Mais, en décembre, la Thaïlande a franchi le pas, devenant le premier pays d’Asie du Sud-Est à légaliser la culture du cannabis à usage médical, un marché dominé jusqu’ici par le Canada, l’Australie, Israël et plusieurs états des Etats-Unis.
La mise en œuvre de la loi a toutefois pris du retard.
En attendant, un festival dédié à la marijuana se tenait ce week-end dans la province rurale du Buriram, à quelques centaines de kilomètres au nord-est de Bangkok.
De nombreux drapeaux multicolores, tipis blancs et chapiteaux ont été dressés pour l'occasion.
Des stands proposent des feuilles à rouler ou des pipes alors que résonnent des chansons du roi du reggae, Bob Marley. D'autres exposent du matériel de serre et des éclairages nécessaires à la culture, tandis que plusieurs conférenciers devisent sur les différentes variétés de cannabis ou le contrôle de sa qualité.
Chaivisit Visitvekin fait la queue afin d'obtenir auprès du ministère de la Santé le précieux sésame qui lui permettra d'utiliser la marijuana pour soulager ses douleurs à l'épaule.
"J'ai recours à de l'huile et je n'ai jamais eu aucun effet secondaire", assure-t-il.

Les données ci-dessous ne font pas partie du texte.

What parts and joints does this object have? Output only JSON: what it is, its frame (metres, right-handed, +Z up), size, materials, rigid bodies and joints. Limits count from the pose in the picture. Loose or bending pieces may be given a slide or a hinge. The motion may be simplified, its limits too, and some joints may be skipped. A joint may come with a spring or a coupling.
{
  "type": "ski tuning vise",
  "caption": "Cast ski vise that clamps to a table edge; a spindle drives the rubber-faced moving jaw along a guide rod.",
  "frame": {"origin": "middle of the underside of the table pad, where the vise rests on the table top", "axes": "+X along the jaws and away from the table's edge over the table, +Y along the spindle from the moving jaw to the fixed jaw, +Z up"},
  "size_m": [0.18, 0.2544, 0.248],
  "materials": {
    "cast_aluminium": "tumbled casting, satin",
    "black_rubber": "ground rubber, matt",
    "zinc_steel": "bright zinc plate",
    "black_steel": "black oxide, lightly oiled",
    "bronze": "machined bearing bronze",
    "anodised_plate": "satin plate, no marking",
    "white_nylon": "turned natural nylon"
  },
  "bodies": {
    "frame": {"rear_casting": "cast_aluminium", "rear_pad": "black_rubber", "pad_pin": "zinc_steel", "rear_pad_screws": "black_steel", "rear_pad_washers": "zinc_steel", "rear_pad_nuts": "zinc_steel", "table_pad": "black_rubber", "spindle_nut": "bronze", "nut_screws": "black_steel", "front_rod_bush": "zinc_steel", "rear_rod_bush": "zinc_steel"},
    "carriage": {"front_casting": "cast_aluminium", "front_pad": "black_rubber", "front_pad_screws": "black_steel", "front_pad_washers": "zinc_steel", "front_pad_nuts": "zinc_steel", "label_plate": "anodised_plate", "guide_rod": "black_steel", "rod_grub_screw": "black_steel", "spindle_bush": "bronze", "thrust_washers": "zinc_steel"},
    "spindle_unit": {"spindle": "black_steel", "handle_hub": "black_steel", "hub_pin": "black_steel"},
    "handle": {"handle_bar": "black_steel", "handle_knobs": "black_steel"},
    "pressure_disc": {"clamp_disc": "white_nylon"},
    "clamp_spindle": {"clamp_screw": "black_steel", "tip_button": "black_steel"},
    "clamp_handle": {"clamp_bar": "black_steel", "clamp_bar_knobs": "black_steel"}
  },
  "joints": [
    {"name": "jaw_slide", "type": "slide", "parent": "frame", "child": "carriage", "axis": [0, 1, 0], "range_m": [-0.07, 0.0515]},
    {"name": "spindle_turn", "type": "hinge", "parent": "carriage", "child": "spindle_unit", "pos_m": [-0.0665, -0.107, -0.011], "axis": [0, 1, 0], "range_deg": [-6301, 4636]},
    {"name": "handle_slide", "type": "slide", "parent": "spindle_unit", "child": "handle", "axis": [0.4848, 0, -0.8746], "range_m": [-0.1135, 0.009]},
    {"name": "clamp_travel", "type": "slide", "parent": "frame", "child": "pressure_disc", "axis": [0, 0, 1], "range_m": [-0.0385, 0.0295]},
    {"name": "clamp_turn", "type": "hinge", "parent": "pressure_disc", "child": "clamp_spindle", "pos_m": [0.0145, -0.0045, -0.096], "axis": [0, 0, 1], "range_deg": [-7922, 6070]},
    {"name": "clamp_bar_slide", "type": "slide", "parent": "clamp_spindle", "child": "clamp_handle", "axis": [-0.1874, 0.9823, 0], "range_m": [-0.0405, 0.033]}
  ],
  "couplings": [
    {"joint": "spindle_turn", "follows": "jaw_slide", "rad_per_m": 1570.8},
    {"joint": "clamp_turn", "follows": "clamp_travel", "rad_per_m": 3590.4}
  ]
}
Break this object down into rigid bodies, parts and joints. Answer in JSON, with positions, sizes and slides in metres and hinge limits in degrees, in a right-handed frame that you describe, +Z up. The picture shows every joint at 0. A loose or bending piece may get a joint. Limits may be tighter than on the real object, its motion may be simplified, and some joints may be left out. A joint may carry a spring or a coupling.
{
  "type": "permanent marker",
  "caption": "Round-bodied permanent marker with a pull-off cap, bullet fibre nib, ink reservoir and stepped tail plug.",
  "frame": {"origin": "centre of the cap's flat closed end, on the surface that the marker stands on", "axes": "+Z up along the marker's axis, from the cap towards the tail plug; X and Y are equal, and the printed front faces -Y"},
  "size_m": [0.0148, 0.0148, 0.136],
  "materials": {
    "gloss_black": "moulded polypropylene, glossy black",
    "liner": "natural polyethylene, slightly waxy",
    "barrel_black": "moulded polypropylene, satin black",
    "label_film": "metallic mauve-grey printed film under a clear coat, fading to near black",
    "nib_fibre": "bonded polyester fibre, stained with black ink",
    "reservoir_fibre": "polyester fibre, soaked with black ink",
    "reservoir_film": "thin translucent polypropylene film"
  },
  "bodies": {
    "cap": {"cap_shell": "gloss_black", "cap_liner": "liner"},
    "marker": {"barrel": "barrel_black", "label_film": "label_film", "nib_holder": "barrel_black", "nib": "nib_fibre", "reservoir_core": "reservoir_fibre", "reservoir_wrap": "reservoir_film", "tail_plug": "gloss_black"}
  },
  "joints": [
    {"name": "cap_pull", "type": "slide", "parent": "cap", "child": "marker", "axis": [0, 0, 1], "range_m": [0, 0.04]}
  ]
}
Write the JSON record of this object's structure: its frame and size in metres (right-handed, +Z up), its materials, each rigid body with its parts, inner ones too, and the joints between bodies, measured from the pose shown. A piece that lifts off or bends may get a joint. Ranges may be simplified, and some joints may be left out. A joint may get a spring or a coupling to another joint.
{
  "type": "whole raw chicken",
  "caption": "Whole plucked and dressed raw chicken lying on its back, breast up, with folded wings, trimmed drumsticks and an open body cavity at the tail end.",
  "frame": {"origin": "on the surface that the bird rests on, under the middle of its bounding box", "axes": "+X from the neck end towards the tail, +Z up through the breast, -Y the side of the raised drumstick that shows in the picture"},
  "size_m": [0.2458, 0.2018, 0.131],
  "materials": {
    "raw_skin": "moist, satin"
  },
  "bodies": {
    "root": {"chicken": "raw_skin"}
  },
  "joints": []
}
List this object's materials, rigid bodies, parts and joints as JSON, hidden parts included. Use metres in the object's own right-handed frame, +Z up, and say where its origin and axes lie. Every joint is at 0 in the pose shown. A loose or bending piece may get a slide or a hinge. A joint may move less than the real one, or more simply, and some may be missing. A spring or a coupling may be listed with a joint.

Surrerat Ruangnoy consomme, elle, du cannabis afin de soulager ses migraines. "Au festival, j'ai vu des personnes âgées. J'ai pris des photos et je les montrerai à mes parents" afin qu'ils comprennent mieux ma situation, relève la jeune femme de 26 ans.
Des milliards de bénéfices ?
La légalisation à usage médical devrait aussi permettre aux paysans de se diversifier dans un pays où l'agriculture est focalisée sur le riz et les hévéas pour produire du caoutchouc.
La vente de la marijuana sous forme d’herbe ou d’huile pourrait engendrer des bénéfices de quelque 2,7 milliards d'euros par an, selon des estimations fournies en décembre à l'AFP par Prapat Panyachartrak, président du Conseil national des fermiers.
Une potentielle manne financière sur laquelle a surfé un petit parti politique lors des élections législatives de mars, les premières depuis le coup d'Etat de 2014 qui a porté au pouvoir une junte militaire.
Le Bhumjaithai (Fierté thaïe) a fait campagne pour la légalisation du cannabis mais aussi pour permettre à chaque ménage de cultiver quelques plants chez eux.
Un pari gagnant puisqu'il est devenu à l'issue du scrutin une force politique non négligeable. Il se retrouve en position d'arbitre, courtisé par les deux principales factions (pro-junte et pro-démocratie) pour espérer remporter une majorité à la Chambre des représentants. Les résultats officiels seront connus d'ici le 9 mai.
L'objectif du festival est "d'aider les Thaïlandais à "comprendre et à bénéficier des avantages du cannabis", relève Newin Chidchob, le président du festival et un des membres fondateur du Bhumjaithai.
La marijuana a longtemps été considérée comme une herbe traditionnelle en Thaïlande, avant d’être classée comme narcotique dans les années 1970.
Aujourd'hui, enfin, "la stigmatisation du cannabis est en train de changer" dans le royaume, se félicite Ryan Doran, un expert américain qui assiste au festival afin de conseiller les agriculteurs sur le sujet.